ASU dialed up a cover zero blitz on the play, trying to either get to Ewers quickly or force a rushed and potentially inaccurate throw. This high-risk, high-reward play was contingent on sacking the quarterback quickly to avoid getting beat behind with softer coverage. The decision proved fatal. 

“To be honest, it's all on me,” Dillingham said. “We're in a cover zero look. Late in the play clock, I didn't have the ability to get out of it, and that's on me. So we left our guys isolated. I gotta go into that game with the ability to get out of that call. That's one of the many things that as I reflect I gotta be better because our guys played good enough to win. Our guys battled good enough to win, and this game is 100 percent on me.” 

One play later, Gunnar Helm hit paydirt for Texas. They added the two-point conversion, and one of the nation’s top defenses in turnovers got its first one of the day off of Sam Leavitt to strike the dagger in ASU’s heart.

Skattebo has exercised his eligibility and will declare for the NFL draft and notable roster turnover is expected moving forward for Arizona State. However, for the man who helped turn this program around, he’ll have his chase at redemption for years to come. 

It was announced the night before Wednesday's game that Dillingham was extended for five years with incentives that can raise the contract to ten. In late 2022 when the ASU alum was hired, he was the youngest head coach in the FBS. Now he’s locked in for the foreseeable future at a budding contender, and the intention from the football team and an entire school is to get back to these playoff moments.
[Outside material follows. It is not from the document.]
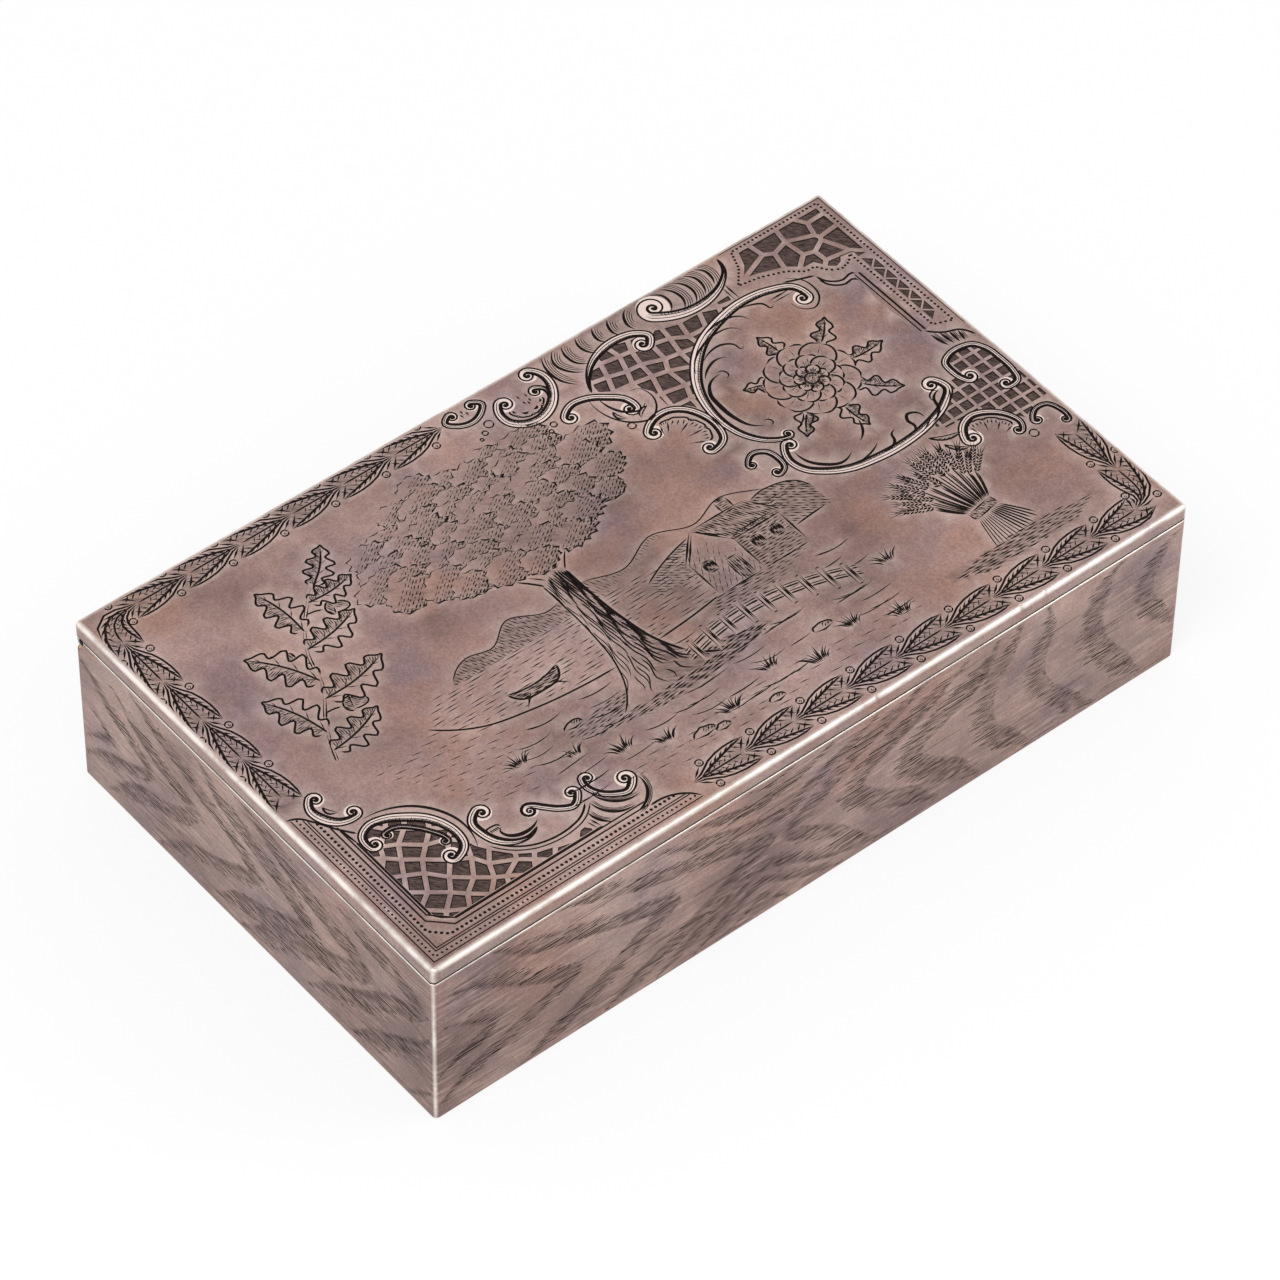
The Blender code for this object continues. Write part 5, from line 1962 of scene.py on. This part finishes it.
patina = {
    "body": (0.314, 0.198, 0.178),
    "pale": (0.420, 0.277, 0.250),
    "violet": (0.240, 0.163, 0.186),
    "rust": (0.380, 0.205, 0.145),
    "smoke": (0.200, 0.124, 0.114),
    "rubAndHighlight": (0.930, 0.770, 0.710),  # rubbed high places in and round the ornament, partly a painted highlight
    "reliefShare": 0.74,
    "workedShare": 0.27,
    "streaks": 0,  # pale streaks along the grain
    "grain": (0.72, 1.16),
    "shade": (0.085, 0.052, 0.045),
    "shadeShare": 0.72,
    "hatch": ((0.10, 1, 1), (0, 0, 0.5)),
    "rubbed": (0.95, 0.88, 0.82),
    "edge": (0.50, 1.45),  # how far the bright edge reaches in full, and where it ends
    "levelShare": 1,  # how wide the bright edge is at the levels, compared with the rest
    "paintedFootShade": 0,
    "seam": 0,  # height of the painted shade line above the joint
}

lidPatina = {**patina, "levels": (boxTop,)}
rimPatina = {**patina, "body": (0.44, 0.315, 0.285), "edge": (0.35, 1.3), "levels": (boxTop,), "seam": 0.5}
casePatina = {
    **patina,
    "body": (0.345, 0.218, 0.192),
    "pale": (0.500, 0.350, 0.305),
    "violet": (0.235, 0.160, 0.180),
    "rust": (0.370, 0.205, 0.150),
    "smoke": (0.190, 0.120, 0.110),
    "rubAndHighlight": (0.720, 0.520, 0.450),
    "workedShare": 0,
    "streaks": 0.36,
    "shade": (0.110, 0.064, 0.056),
    "shadeShare": 0.58,
    "hatch": ((0.10, 0.10, 1), (0, 0, 0)),
    "edge": (0.25, 0.95),
    "levelShare": 0.5,
    "paintedFootShade": 0.5,
    "levels": (wallTop,),
}


def oxidised(name, p):
    f = Finish(name, 0.85, 0.42)
    clouds = f.ramp(f.noise(34, 4, 0.55), ((0.30, p["smoke"]), (0.45, p["body"]), (0.62, p["pale"])))
    clouds = f.mix(f.fit(f.noise(21, 3, 0.5, turn=(0.4, 0.2, 0.7)), 0.50, 0.70, (0, 0.75)), clouds,
                   p["violet"])
    clouds = f.mix(f.fit(f.noise(27, 4, 0.6, turn=(1.1, 0.5, 0.2)), 0.52, 0.72, (0, 0.75)), clouds, p["rust"])
    # painted shade: the walls darken towards their foot
    if p["paintedFootShade"]:
        low = f.maths("ADD", f.axis("Z"), f.fit(f.noise(26, 3), 0.3, 0.7, (-0.012, 0.012)))
        clouds = f.mix(f.times(f.fit(low, 0.040, 0.002), p["paintedFootShade"]), clouds, p["smoke"])
    grain = f.fit(f.noise(0.55, 3, 0.7), 0.3, 0.7, p["grain"])
    grain = f.times(grain, f.fit(f.noise(3.2, 4, 0.6), 0.3, 0.7, (0.92, 1.06)))
    clouds = f.mix(1, clouds, f.grey(grain), "MULTIPLY")
    hairs = f.maths("MAXIMUM", f.fit(f.noise(2.2, 2, 0.6, (1, 26, 26), (0, 0, 0.4)), 0.66, 0.74),
                    f.fit(f.noise(2.6, 2, 0.6, (22, 1, 22), (0, 0, 0.7)), 0.68, 0.76))
    clouds = f.mix(f.times(hairs, 0.22), clouds, p["rubbed"])
    if p["streaks"]:
        run = f.fit(f.noise(0.7, 3, 0.6, (0.10, 0.10, 1)), 0.46, 0.64)
        patch = f.fit(f.noise(9, 3, 0.6), 0.38, 0.58, (0.12, 1))
        clouds = f.mix(f.times(f.times(run, patch), p["streaks"]), clouds, p["rubAndHighlight"])
    # metal among dense cuts is paler: partly rubbed wear, partly a painted highlight beside the cuts
    if p["workedShare"]:
        clouds = f.mix(f.times(f.attribute("worked"), p["workedShare"]), clouds, p["rubAndHighlight"])
    # kept metal of the scrolls is paler: partly rubbed wear, partly a painted highlight
    clouds = f.mix(f.times(f.attribute("standing"), p["reliefShare"]), clouds, p["rubAndHighlight"])
    hatch = f.fit(f.noise(0.5, 1, 0.5, *p["hatch"]), 0.42, 0.6, (0.30, 1))
    clouds = f.mix(f.times(f.times(f.attribute("shaded"), p["shadeShare"]), hatch), clouds, p["shade"])
    ragged = f.fit(f.noise(7, 5, 0.65), 0.30, 0.60, (0.55, 1.25))
    rub = f.maths("MINIMUM", f.times(f.nearEdges(p["levels"], *p["edge"], p["levelShare"]), ragged), 1)
    rub = f.maths("POWER", rub, 1.4)
    clouds = f.mix(rub, clouds, p["rubbed"])
    # painted shade on the lowest part of the rim, just above the joint
    if p["seam"]:
        seamShade = f.fit(f.axis("Z"), (seamHeight + p["seam"]) * mm, (seamHeight + p["seam"] * 0.7) * mm,
                     (0, 0.9))
        clouds = f.mix(seamShade, clouds, p["shade"])
    f.use("Base Color", clouds)
    dull = f.fit(f.noise(9, 4, 0.6), 0.3, 0.7, (0.36, 0.52))
    f.use("Roughness", f.mix(rub, f.grey(dull), (0.26, 0.26, 0.26)))
    f.bump(f.maths("ADD", f.noise(0.5, 3, 0.6), f.times(f.noise(7, 2), 3)), 0.03, 0.6)
    return f.material


def cutMetal(name, colour, spread, stretch=(1, 1, 1), turn=(0, 0, 0)):
    f = Finish(name, 0, 0.7)
    f.use("Specular IOR Level", 0.06)
    tone = f.noise(0.4, 3, 0.6, stretch, turn)
    f.use("Base Color", f.ramp(tone, ((0.3, tuple(c * (1 - spread) for c in colour)),
                                      (0.7, tuple(c * (1 + spread) for c in colour)))))
    f.use("Roughness", f.fit(f.noise(1.5, 3), 0.3, 0.7, (0.5, 0.75)))
    return f.material


gilding = {
    "gold": (0.78, 0.58, 0.29),
    "pale": (0.84, 0.70, 0.45),
    "red": (0.62, 0.40, 0.20),
    "paintedCornerShade": (0.26, 0.165, 0.080),  # painted shade, darker where the floor and the walls meet
    "cornerShadeReach": 5,
}


def giltMetal(name, g):
    f = Finish(name, 1, 0.3)
    tone = f.ramp(f.noise(26, 4, 0.55), ((0.3, g["red"]), (0.48, g["gold"]), (0.7, g["pale"])))
    brushed = f.fit(f.noise(2.4, 3, 0.6, (1, 6, 6)), 0.3, 0.7, (0.88, 1.06))
    tone = f.mix(1, tone, f.grey(brushed), "MULTIPLY")
    # painted shade in the inside corners, where the floor meets the walls and the walls meet each other
    low = f.fit(f.axis("Z"), (floorTop + g["cornerShadeReach"]) * mm, (floorTop + 0.2) * mm)
    walls = f.nearWalls(wallSheet, 0.2, g["cornerShadeReach"])
    corner = f.maths("MAXIMUM", f.times(low, f.maths("MAXIMUM", *walls)), f.times(*walls))
    inside = f.fit(f.axis("Z"), (backTop - 1) * mm, (backTop - 3) * mm, (0, 0.85))
    f.use("Base Color", f.mix(f.times(f.maths("POWER", corner, 2.2), inside), tone, g["paintedCornerShade"]))
    f.use("Roughness", f.fit(f.noise(5, 4, 0.6), 0.3, 0.7, (0.24, 0.40)))
    f.bump(f.noise(2.4, 3, 0.6, (1, 6, 6)), 0.01, 0.3)
    return f.material


def wornMetal(name, colour, roughness):
    f = Finish(name, 1, roughness)
    dark = tuple(c * 0.55 for c in colour)
    tone = f.ramp(f.noise(2.4, 4, 0.6), ((0.32, dark), (0.55, colour)))
    f.use("Base Color", f.mix(f.fit(f.noise(0.3, 2), 0.4, 0.7, (0, 0.3)), tone, dark))
    f.use("Roughness", f.fit(f.noise(1.4, 3), 0.3, 0.7, (roughness - 0.08, roughness + 0.12)))
    f.bump(f.noise(0.35, 2), 0.01, 0.4)
    return f.material


lidSilver = oxidised("lid_silver", lidPatina)
rimSilver = oxidised("rim_silver", rimPatina)
caseSilver = oxidised("case_silver", casePatina)
lineMetal = cutMetal("cut_line_and_seam_shade", (0.013, 0.0085, 0.0078), 0.3)
groundMetal = cutMetal("matted_ground", (0.074, 0.049, 0.044), 0.80, (0.25, 1, 1), (0, 0, 0.9))
gilt = giltMetal("gilding", gilding)
wornSilver = wornMetal("worn_silver", (0.52, 0.47, 0.44), 0.34)
pinMetal = wornMetal("pin_metal", (0.42, 0.38, 0.35), 0.4)
print("finishes made")

makeLid((lidSilver, lineMetal, groundMetal, gilt, rimSilver), lidShape)
makeCase((caseSilver, lineMetal, groundMetal, gilt), caseShape)

# the hinge and the bezel keep their own shapes and get the finishes
for name, node in frame["nodes"].items():
    finish = gilt if "bezel" in name or "bearer" in name else wornSilver if "knuckle" in name else pinMetal
    node.data.materials.clear()
    node.data.materials.append(finish)


# Floor, light and camera

studio = {
    "floorHalf": 3,
    "floorDrop": 0.00005,  # keeps the floor clear of the box's underside
    "floor": (0.90, 0.90, 0.90),
    "floorGlow": 0.8,  # how much of the floor that the camera sees is plain white
    "sky": (1, 1, 1),
    "skyStrength": 0.72,
    "lamps": (
        # place, aim, size, power
        ((-0.9, -0.4, 1.6), (0, 0, 0.03), 0.9, 14),
        ((1.1, -0.9, 1), (0, 0, 0.03), 0.8, 5),
    ),
}


def seenDirectly(tree):
    # 1 where the camera sees a thing itself or its reflection, 0 where light only comes from it
    path = tree.nodes.new("ShaderNodeLightPath").outputs
    best = path["Is Camera Ray"]
    for ray in ("Is Glossy Ray", "Is Transmission Ray"):
        best = addNode(tree, "Math", "Value", {0: best, 1: path[ray]})
        best.node.operation = "MAXIMUM"
    return best


def layFloor(s):
    half, low = s["floorHalf"], -s["floorDrop"]
    mesh = bpy.data.meshes.new("floor")
    mesh.from_pydata([(x, y, low) for x, y in ((-half, -half), (half, -half), (half, half), (-half, half))],
                     [], [(0, 1, 2, 3)])
    f = Finish("paper_floor", 0, 0.9)
    light = tuple(c * 1.01 for c in s["floor"])
    f.use("Base Color", f.ramp(f.noise(4, 3), ((0.3, s["floor"]), (0.7, light))))
    glow = f.node("MixShader", "Shader", {"Fac": f.times(seenDirectly(f.tree), s["floorGlow"]),
                                          1: f.shader.outputs["BSDF"], 2: f.node("Emission", "Emission", {})})
    plug(f.tree, f.tree.nodes["Material Output"].inputs["Surface"], glow)
    mesh.materials.append(f.material)
    addObject("floor", mesh)


def lightStudio(s):
    world = bpy.data.worlds.new("studio")
    bpy.context.scene.world = world
    world.use_nodes = True
    tree = world.node_tree
    sky = tree.nodes["Background"]
    plug(tree, sky.inputs["Color"], s["sky"])
    plug(tree, sky.inputs["Strength"], s["skyStrength"])
    plain = addNode(tree, "Background", "Background", {"Color": (1, 1, 1)})
    blend = addNode(tree, "MixShader", "Shader", {"Fac": seenDirectly(tree), 1: sky.outputs["Background"],
                                                  2: plain})
    plug(tree, tree.nodes["World Output"].inputs["Surface"], blend)
    for number, (place, aim, size, power) in enumerate(s["lamps"]):
        lamp = bpy.data.lights.new(f"softbox_{number + 1}", "AREA")
        lamp.shape, lamp.size, lamp.energy = "SQUARE", size, power
        holder = addObject(lamp.name, lamp)
        holder.location = place
        holder.rotation_euler = (Vector(aim) - Vector(place)).to_track_quat("-Z", "Y").to_euler()


photoCamera = {
    # worked out from seven corners of the box in the photograph
    "lens": 190.69,
    "distance": 1.4164,
    "azimuth": -39.916,
    "elevation": 48.192,
    "roll": 0.845,
    "aim": (0.00053, -0.0011, 0.0235),
}


def placeCamera(c):
    azimuth, elevation, roll = (math.radians(c[name]) for name in ("azimuth", "elevation", "roll"))
    back = Vector((math.sin(azimuth) * math.cos(elevation), -math.cos(azimuth) * math.cos(elevation),
                   math.sin(elevation)))
    level = Vector((0, 0, 1)).cross(back).normalized()
    right = level * math.cos(roll) + back.cross(level) * math.sin(roll)
    up = back.cross(right)
    camera = addObject("camera", bpy.data.cameras.new("camera"))
    camera.data.lens = c["lens"]
    turned = camera.matrix_world.to_3x3()
    for row in range(3):
        turned[row] = (right[row], up[row], back[row])
    camera.matrix_world = turned.to_4x4()
    camera.location = Vector(c["aim"]) + back * c["distance"]
    camera.data.clip_start, camera.data.clip_end = 0.05, 20
    bpy.context.scene.camera = camera


layFloor(studio)
lightStudio(studio)
placeCamera(photoCamera)
bpy.context.scene.view_settings.view_transform = "Standard"
print("studio set")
“What we saw tonight, is building the brand of some of the football that reflects the university that we represent,” ASU athletic director Graham Rossini said. “There's innovation, there's an element of surprise, there's a resiliency, there's a grit, there's a respond factor that we saw tonight. This was a fan base that wanted something to believe in and a head coach who changed the tone of the program. Our commitment is making sure that we can use our resources in a way that this continues.”